What should be a manager’s role in employee learning? Thisis the question I will be answering in an ASTD-sponsored webcast on September 24, 2013 from 1:00 p.m. to 2:00 p.m. Eastern Time.
In answering this question, the first thing managers have to understand is that continuous learning is the modus operandi for all high performance organizations. Individual, team, and enterprise performance can’t improve without learning. Learning isn’t in addition to a manager’s job; it IS a manager’s job.
By “learning” I mean acquiring the knowledge, skills, attitudes, and beliefs that help individuals, teams, and whole organizations improve performance. An engineer in a prototype department of a manufacturer learns how to operate a 3D printer. Cross-functional team members in a marketing firm learn how to run their project meetings more effectively. A hospital learns how to put the “wow” in customer service.
Learning breeds learning and success breeds success. Marshall and Kelly Goldsmith make that point in this comment about the importance of employee development (i.e., learning):
Developing people is a strategic process that adds value to both the employees and the bottom line of the organization. Highly committed, highly competent people create financial rewards for the organization; organizations that develop their people and provide opportunities for growth are sought-after by high-impact performers. Great leaders know this simple formula. They understand it and strive to create an environment that supports it. And the result is success!
Google did a study of its employees and found that managers are successful in Google, not because of their technical expertise, although that’s important, but because of what they do to help team members learn and develop and achieve success.
Four trends are making continuous learning an essential part of doing business today.
- Computer technology has made the access to and management of new information easy and timely. Learning can occur at your desk or on-the-go, synchronously or asynchronously, individually or in groups.

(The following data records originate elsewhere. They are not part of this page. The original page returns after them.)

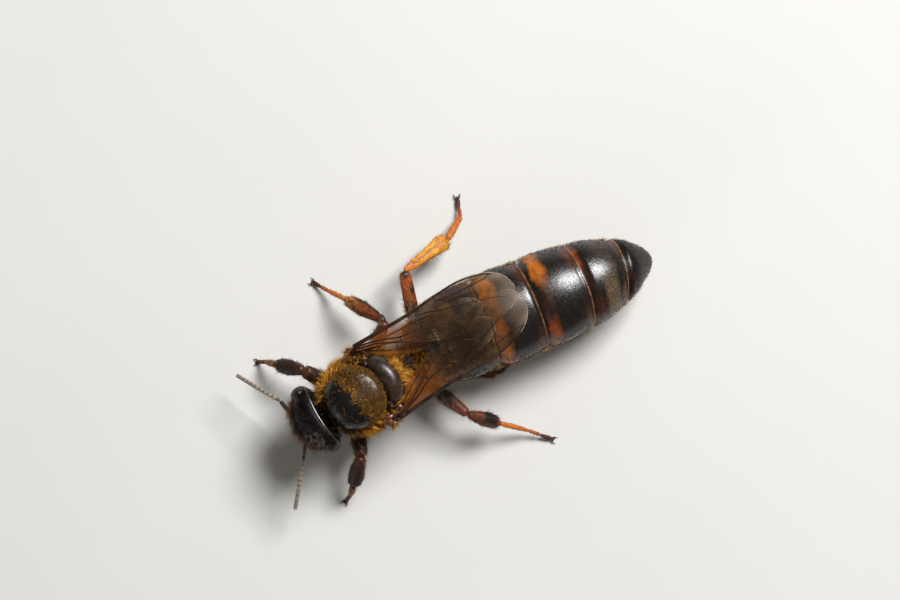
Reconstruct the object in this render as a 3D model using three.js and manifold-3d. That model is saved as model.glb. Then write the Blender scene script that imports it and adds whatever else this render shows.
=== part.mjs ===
// A honey bee queen (Apis mellifera), life size, standing still with folded wings.
// Millimetres, +Z up. The bee's head points to -Y, its tail to +Y, its left side is +X.
// The bee is modelled along the axis of its thorax, then turned so that its length lies on Y.
// The origin lies on the floor, under the middle of the bounding box.

import * as THREE from 'three';
import { mergeVertices } from 'three/addons/utils/BufferGeometryUtils.js';
import Module from 'manifold-3d';

const wasm = await Module();
wasm.setup();

// ---- driving dimensions ----

const GAP = 0.06; // between neighbouring pieces
const THORAX_TURN = 9; // degrees from the thorax axis to the length of the whole bee
const BIG = 40; // edge of the blocks that cut along a plane

const HEAD = {
  centre: [-0.12, -2.93, 3.66],
  radii: [1.72, 0.74, 1.62],
  topHeavy: 0.16, // how much wider the top is than the bottom
  lean: 0.1, // how far the top leans forward
  wrap: 0.34, // how far the sides bend back round the neck
};
const EYE = { out: 1.42, centre: [-2.72, 3.92], radii: [0.44, 0.52, 1.06], slant: 9 };
const CLYPEUS = { centre: [-0.12, -3.36, 2.85], radii: [0.62, 0.36, 0.62] };
const MANDIBLE = { root: [0.52, -3.12, 2.3], tip: [0.12, -3.3, 1.45], thick: [0.28, 0.22] };
const TONGUE = { root: [-0.12, -2.5, 2.5], tip: [-0.12, -2.72, 1.5], thick: [0.3, 0.25] };
const NECK = { front: [-0.1, -2.5, 3.75], rear: [0, -1.6, 3.75], thick: 0.45 };

const FEELER_RADIUS = 0.26;
const FEELERS = {
  left: { root: [0.36, -3.62, 3.75], elbow: [1.07, -4.17, 3.15], tip: [3.16, -6.03, 2.35] },
  right: { root: [-0.36, -3.62, 3.75], elbow: [-1.85, -3.75, 3.3], tip: [-4.1, -4.95, 2.45] },
};

const THORAX = { centre: [0, -0.1, 3.72], radii: [2.02, 1.92, 1.72], boxy: 0.88 };
const COLLAR_REAR = -1.2; // y where the collar meets the sides of the thorax
const SCUTUM = { centre: [0, -0.5, 4.5], radii: [1.58, 1.55, 1.5] };
const SCUTELLUM = { centre: [0, 1.22, 4.7], radii: [1.36, 0.78, 1.0] };
const PLATE_FLOOR = 4.3; // z where the two back plates end inside the thorax
const PROPODEUM = { centre: [-0.05, 1.55, 3.7], radii: [1.5, 0.95, 1.35] };
const TEGULA = { centre: [1.78, 0.5, 4.82], radii: [0.42, 0.46, 0.24] };

// The abdomen follows this line from the waist to the tip.
const ABDOMEN_LINE = [
  [-0.19, 2.5, 3.9],
  [-0.05, 4.9, 3.34],
  [0.72, 9.5, 3.26],
  [1.33, 12.8, 2.96],
  [1.66, 14.4, 2.56],
  [2.15, 15.8, 1.92],
];
// Half the width of the abdomen, by the share of that line.
const ABDOMEN_HALF_WIDTH = [
  [0.0, 0.3],
  [0.04, 0.62],
  [0.08, 1.45],
  [0.16, 2.1],
  [0.4, 2.3],
  [0.63, 2.24],
  [0.76, 1.97],
  [0.87, 1.52],
  [0.95, 0.95],
  [0.985, 0.5],
  [1.0, 0.08],
];
const ABDOMEN_FLATNESS = 0.79; // height over width
const WAIST_RADII = [0.34, 0.5]; // of the petiole, in front and behind
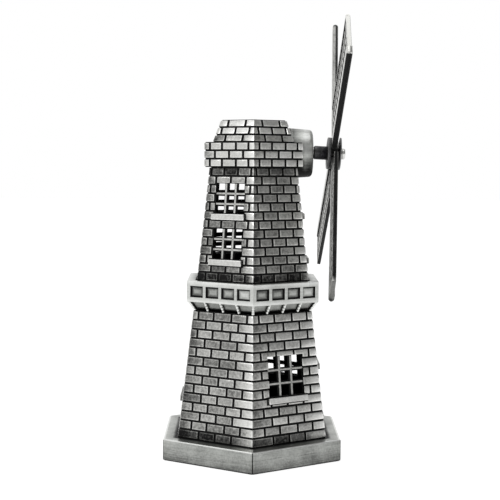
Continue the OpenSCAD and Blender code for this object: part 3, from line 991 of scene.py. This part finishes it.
def make_housing():
    """The drafted cup that carries the pivot, with a soft front edge."""
    node = "axle_housing"
    spots = [(math.hypot(p.x, p.z - PIVOT_POS.z), -p.y) for p in points_of(node)]
    back, front = min(z for _, z in spots), max(z for _, z in spots)
    back_r = max(r for r, _ in spots)
    edge = HOUSING_EDGE
    front_r = max(r for r, z in spots if abs(z - front) < 0.02) + edge
    bore = min(r for r, z in spots if abs(z - front) < 0.3)

    def place(x, y, z):
        return Vector((x, -z, PIVOT_POS.z + y))

    # Darker towards the back: painted shade where the drum meets the cap.
    profile = [(HOUSING_BORE, back, -1.0), (back_r, back, -0.8), (back_r - 0.1, back + 1.0, -0.2)]
    length = front - back
    for i, value in enumerate((-0.35, -0.15, 0.05, 0.3)):
        t = (i + 1) / 5
        profile.append((back_r + (front_r - back_r) * t, back + (length - edge) * t, value))
    profile += edge_round(front_r - edge, front - edge, edge, 0, 90, 0.2, 8)[:-2]
    profile += [(front_r - edge + 0.2, front - 0.02, -0.8), (front_r - edge - 0.4, front, -0.6)]
    inside = front - HOUSING_FACE
    profile += [(front_r * 0.5, front, 0.1), (bore + 2.0, front, -0.1), (bore, front, -0.6),
                (bore, inside, -1.0), (HOUSING_BORE - 0.4, inside, -1.0), (HOUSING_BORE, inside - 0.4, -1.0)]
    drum = Casting("housing.drum")
    # Painted shade over the lower half of the drum.
    add_lathe(drum, profile, 128, place, closed=True, painted_lower_shade=0.55)
    drum.build(MATERIALS["brushed"], "tower", "brushed_casting", node)


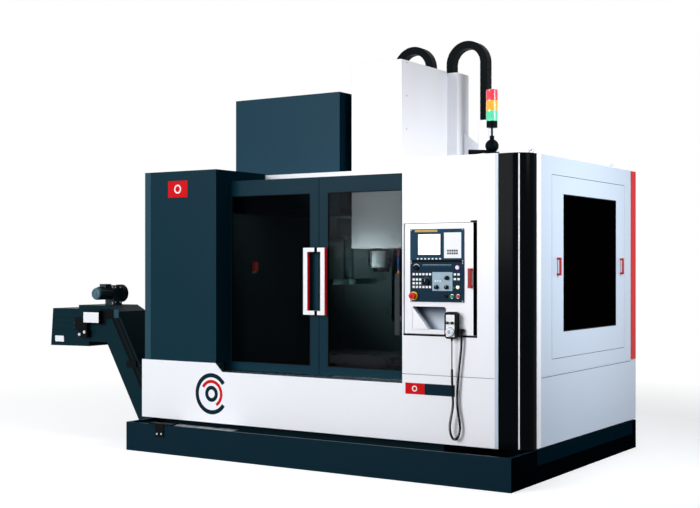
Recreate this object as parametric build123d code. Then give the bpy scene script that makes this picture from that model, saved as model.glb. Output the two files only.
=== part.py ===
# Vertical CNC machining center with its enclosure, tool magazine and chip conveyor.
# Millimetres. +X is right and +Y is to the rear as seen from the front, +Z is up.
# The origin is on the floor, halfway between the coolant tray's front and rear walls.
import math
import os

from build123d import *

# coolant tray on the floor
TRAY_LEFT = -1564.0
TRAY_RIGHT = 1510.0
TRAY_DEPTH = 2140.0
TRAY_HEIGHT = 205.0
TRAY_WALL = 5.0
TRAY_RIM = 22.0

# enclosure
FRONT_Y = -827.0
REAR_Y = 1068.0
LEFT_X = -1635.0
RIGHT_X = 1509.0
PANEL_LIFT = 8.0
PANEL_TOP = 2035.0
SHEET = 3.0
FLANGE = 30.0
SHELL_GAP = 2.0

# door opening and doors
OPENING_LEFT = -923.0
OPENING_RIGHT = 623.0
DOOR_FACE_Y = -665.0
DOOR_THICK = 36.0
DOOR_MEET_X = -140.0
DOOR_GAP = 4.0
DOOR_TRAVEL = 600.0
DOOR_BOTTOM = 585.0
DOOR_TOP = 1956.0
DOOR_STILE = 72.0
DOOR_TOP_RAIL = 111.0
DOOR_BOTTOM_RAIL = 60.0
GLASS_THICK = 8.0
GLASS_SEAT = 12.0
HANDLE_LENGTH = 463.0
DOOR_WIDTH = 840.0
DOOR_OVERRUN = 70.0
LEFT_HANDLE_REACH = 94.0
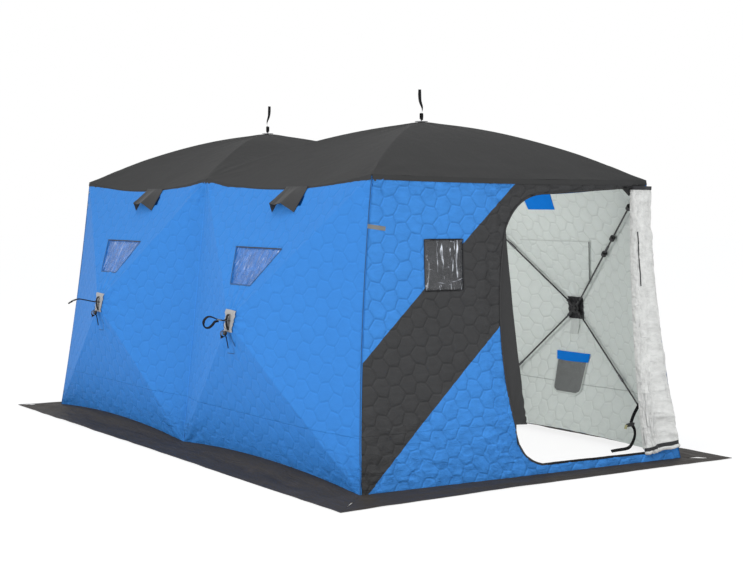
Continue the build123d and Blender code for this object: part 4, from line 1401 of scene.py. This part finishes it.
def moulded(name, colour, rough, metal=0.0, scale=420.0, coat=0.0):
    """Moulded, drawn or plated stock with a fine grain and handling marks."""
    finish = Finish(name)
    places = finish.places()
    fine = finish.noise(places, scale, 3.0, 0.6)
    marks = finish.ramp(finish.noise(places, scale / 9, 5.0, 0.65, 0.5), 0.52, 0.72)
    finish.set(Base_Color=finish.tint(colour, 0.85 + fine * 0.2 + marks * 0.25), Metallic=metal)
    finish.set(Roughness=(rough + marks * 0.12), Normal=finish.bump(fine * 0.00012))
    finish.set(Coat_Weight=coat, Coat_Roughness=0.2)
    return finish.material


def zip_black(name, looks):
    """Zip: tape with a line of teeth along its middle."""
    finish = Finish(name)
    along, _, _ = finish.axes(finish.cloth_places())
    tooth = finish.ramp((along * (2 * pi / TOOTH_PITCH)).sine(), -0.2, 0.4)
    finish.set(Base_Color=(0.014, 0.014, 0.015, 1.0), Roughness=0.45, Normal=finish.bump(tooth * 0.0006))
    return finish.material


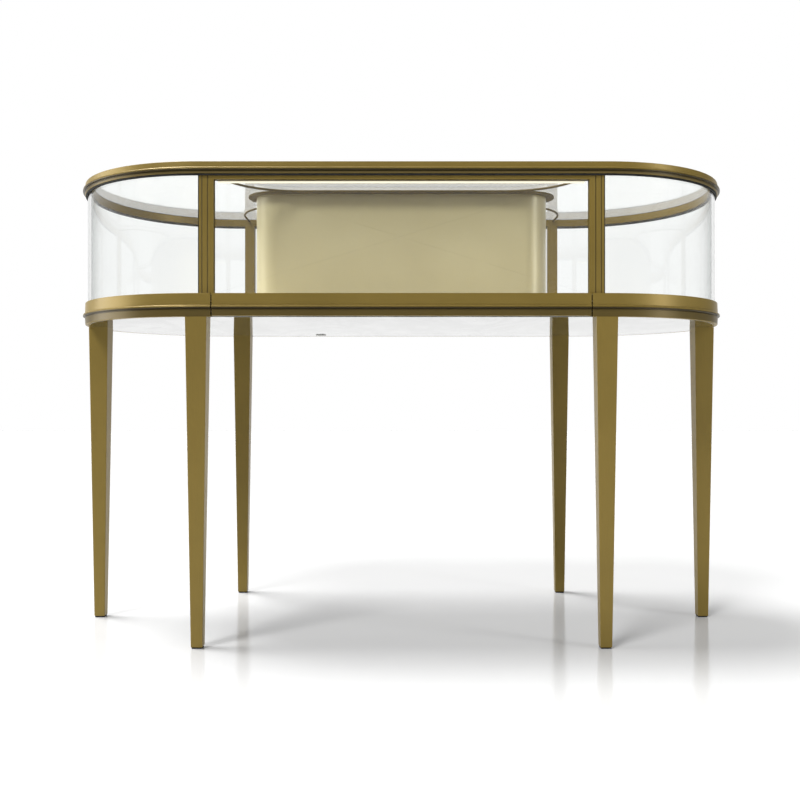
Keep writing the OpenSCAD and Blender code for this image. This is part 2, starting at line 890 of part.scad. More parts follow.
// Magnet block that stops both doors at the middle of the top frame.
module magnetic_catch() {
    color(BLACK) {
        box([-catch_x, frame_y1 - catch_d, door_z1 - catch_drop],
            [catch_x, frame_y1 - catch_gap, ring_z + catch_in]);
        box([-catch_x, frame_y1 - 1, ring_z + 1], [catch_x, frame_y1, ring_z + catch_in]);
    }
}

// ---------- flush bolt ----------

module bolt_guides() {
    color(BRONZE) difference() {
        for (z = [guide_z0, guide_z0 + guide_gap])
            box([-lock_x - guide_x, bolt_y - guide_y, z], [-lock_x + guide_x, frame_y1, z + guide_h]);
        translate([-lock_x, bolt_y, guide_z0 - 1])
            cylinder(r = bolt_r + bolt_play, h = guide_gap + guide_h + 2);
    }
}

module door_bolt() {
    thumb_z = guide_z0 + guide_gap - bolt_thumb_h - bolt_thumb_gap;
    color("silver") {
        translate([-lock_x, bolt_y, bolt_z0]) cylinder(r = bolt_r, h = bolt_len);
        translate([-lock_x, bolt_y, thumb_z]) rotate([90, 0, 0]) translate([0, bolt_thumb_h / 2, 0])
            cylinder(r = bolt_thumb_h / 2, h = bolt_thumb_len);
    }
}

top_frame();
top_glass();
top_gasket();
glass_seals();
curved_glass_left();
curved_glass_right();
front_post_left();
front_post_right();
rear_post_left();
rear_post_right();
front_top_rail();
front_bottom_rail();
front_beads();
front_glass();
led_channel();
led_strip();
led_diffuser();
deck_board();
deck_pad();
core_body();
core_cap();
glass_bumpers();
front_support_bar();
rear_support_bar();
fascia_left();
fascia_right();
fascia_rear();
bottom_panel();
side_frame_left();
side_frame_right();
tie_rails();
leg_front_left();
leg_front_right();
leg_end_left();
leg_end_right();
leg_rear_left();
leg_rear_right();
foot_glides();
frame_bolts();
led_driver();
cable_gland();
fixed_runners();
pivot_bushes();
magnetic_catch();
drawer_front();
drawer_box();
drawer_liner();
moving_runners();
left_hinge_stile();
left_door_glass();
left_lock_stile();
left_knob();
bolt_guides();
door_bolt();
right_hinge_stile();
right_door_glass();
right_lock_stile();
right_knob();
lock_housing();
lock_plug();
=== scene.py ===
"""Glass display showcase with round ends: its looks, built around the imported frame.

Everything is in metres, +X along the length, +Y to the rear and +Z up. Places come from the
frame's own boxes. The small sizes below are those of edges, beads and grain.
"""

import json
import math

import bmesh
import bpy
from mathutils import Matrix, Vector

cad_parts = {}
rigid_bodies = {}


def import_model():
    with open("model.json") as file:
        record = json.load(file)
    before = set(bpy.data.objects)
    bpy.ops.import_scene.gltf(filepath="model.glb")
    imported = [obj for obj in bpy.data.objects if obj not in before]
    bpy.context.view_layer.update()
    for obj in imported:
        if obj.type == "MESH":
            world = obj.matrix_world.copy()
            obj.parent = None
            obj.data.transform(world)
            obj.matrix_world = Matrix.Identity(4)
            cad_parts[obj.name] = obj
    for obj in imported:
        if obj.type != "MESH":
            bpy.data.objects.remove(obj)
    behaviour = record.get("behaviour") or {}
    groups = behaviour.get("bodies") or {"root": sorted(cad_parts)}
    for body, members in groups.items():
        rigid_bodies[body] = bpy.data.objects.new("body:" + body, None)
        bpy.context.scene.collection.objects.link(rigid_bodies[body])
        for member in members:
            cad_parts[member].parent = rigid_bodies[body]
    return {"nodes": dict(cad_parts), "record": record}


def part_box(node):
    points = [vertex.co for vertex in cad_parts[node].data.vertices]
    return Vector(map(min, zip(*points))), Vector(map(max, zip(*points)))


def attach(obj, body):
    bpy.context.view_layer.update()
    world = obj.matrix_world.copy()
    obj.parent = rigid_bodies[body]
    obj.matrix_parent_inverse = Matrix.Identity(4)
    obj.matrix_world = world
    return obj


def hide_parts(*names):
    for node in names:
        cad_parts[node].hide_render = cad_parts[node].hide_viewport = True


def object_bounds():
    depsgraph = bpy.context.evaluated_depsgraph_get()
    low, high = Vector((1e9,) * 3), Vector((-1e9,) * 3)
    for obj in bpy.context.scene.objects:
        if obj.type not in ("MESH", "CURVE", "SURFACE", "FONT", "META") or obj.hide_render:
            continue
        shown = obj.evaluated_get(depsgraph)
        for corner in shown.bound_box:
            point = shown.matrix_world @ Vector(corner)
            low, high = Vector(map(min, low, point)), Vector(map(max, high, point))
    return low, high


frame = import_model()
cad_lo, cad_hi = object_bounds()

RECORD = frame["record"]
BODY = {node: body for body, nodes in RECORD["behaviour"]["bodies"].items() for node in nodes}

# The plan of the case: a straight middle between two half circles.
END_R = (cad_hi.y - cad_lo.y) / 2
STRAIGHT = (cad_hi.x - cad_lo.x) / 2 - END_R
END_STEPS = 72

# The moulding's section: distances in from the bead's outline, and heights.
BAND_IN = 0.004
GLASS_IN = 0.010
BENT_GLASS_T = 0.008
COVE_H = 0.003
NOSE_OUT = 0.001
BEAD_STEPS = 8
LINE_H = 0.0026
LINE_DEPTH = 0.0007
BASE_BEAD_H = 0.003
BASE_BEAD_DROP = 0.029
TOP_BEAD_H = 0.0028
TOP_BEAD_DROP = 0.0166
SEAT_T = 0.001

# Rounded edges. Corners that turn by less than LEAST_TURN degrees are left as they are, and edges
# that turn by more than SHARP stay creases.
EDGE = 0.0006
FINE_EDGE = 0.0003
PANE_EDGE = 0.0008
FLAT_PANE_EDGE = 0.0007
PAD_EDGE = 0.0009
LINER_EDGE = 0.001
LINER_CORNER = 0.002
CORNER_STEPS = 3
LEAST_TURN = 25
SHARP = math.radians(38)


# ---------- camera ----------

CAMERA_AT = (-0.003, -2.170, 0.486)
LENS_MM = 43.44
SENSOR_MM = 36


def make_camera():
    """A level view from the front, from about half the height of the case."""
    data = bpy.data.cameras.new("camera")
    data.sensor_width = SENSOR_MM
    data.lens = LENS_MM
    camera = bpy.data.objects.new("camera", data)
    camera.location = CAMERA_AT
    camera.rotation_euler = (math.pi / 2, 0, 0)
    bpy.context.scene.collection.objects.link(camera)
    bpy.context.scene.camera = camera


# ---------- outlines and surfaces ----------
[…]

- Individuals want personalization of their own learning. They can find instructional material and tools when and where they need them and at little cost in money and time.
- Competition is cheap and can come from anywhere in the world. To stay competitive, you have to be more knowledgeable, more skilled, and better able to apply that knowledge and skill effectively.
- Employees need agility when it comes to information. They need to be able to search, locate, evaluate, select, and apply information. They need to take information from a wide variety of sources, not only from trainers and educators, and translate that information into knowledge and wisdom. They need to be curators of information.
These trends impact everyone in a company, not only HR and trainers. These trends disrupt the status quo constantly. Annual planning is too late. Waiting for the next budget is too late. Signing up for the next available class is too late. Managers must support and facilitate just-in-time learning that is responsive to emerging needs. A hospital, wishing to become more efficient and effective, has implemented “lean” by inviting the staff of departments to workshops on the application of “lean” in healthcare. That’s admirable and maybe some employees will enjoy learning about lean healthcare, but this approach is unlikely to make a significant change in how the hospital as a whole does things or in the results it gets.
In contrast, Zaxby’s, a franchisor of gourmet chicken restaurants with 20,000 employees, has made training and development part of every manager’s job. Managers have control of their own learning, not corporate trainers, HR, or a CLO. And, because of this, store managers have embraced continuous learning for themselves and for their employees.
However, all managers face organizational barriers to making learning part of everyone’s job. I have described these barriers in a previous post. One of the major barriers to learning is a culture that does not value learning. Producing and selling things is valued, but not learning. Supervisors don’t release direct reports from their workplace to attend workshops and other learning events. Managers don’t recognize and reward employees for learning new skills. Creativity and innovation are discouraged; leaders cling to the status quo.
The 5As Framework offers managers a model for overcoming these barriers. According to this framework, any learning intervention, whether it is a workshop, a course, a DVD or online video, a game or simulation, coaching, mentoring, action-learning, job-rotation, internship, or any of a dozen other ways to structure learning experiences, should be designed with five factors in mind:
- Alignment: Align learning with strategic business goals
- Anticipation: Set an expectation for performance improvement
- Alliance: Create a learning alliance between learner and manager
- Application: Apply new learning immediately
- Accountability: Hold learner and organization accountable for business results; measure impact
Zingerman’s, the internationally famous deli and gourmet food retailer in Ann Arbor, Michigan, applies the 5As to the development of their employees. All managers are expected to 1) provide context for the training, 2) reinforce how the training can help the employee/trainee to be successful and 3) help the trainee put the learnings from the training to good use.
So back to the question: “What should be a manager’s role in employee learning?” The answer is that managers have an essential role. Given the times we live in, managers must make ongoing learning and performance improvement part of what they do on a day-to-day basis for themselves and for the people they supervise. We have models and tools for making this happen.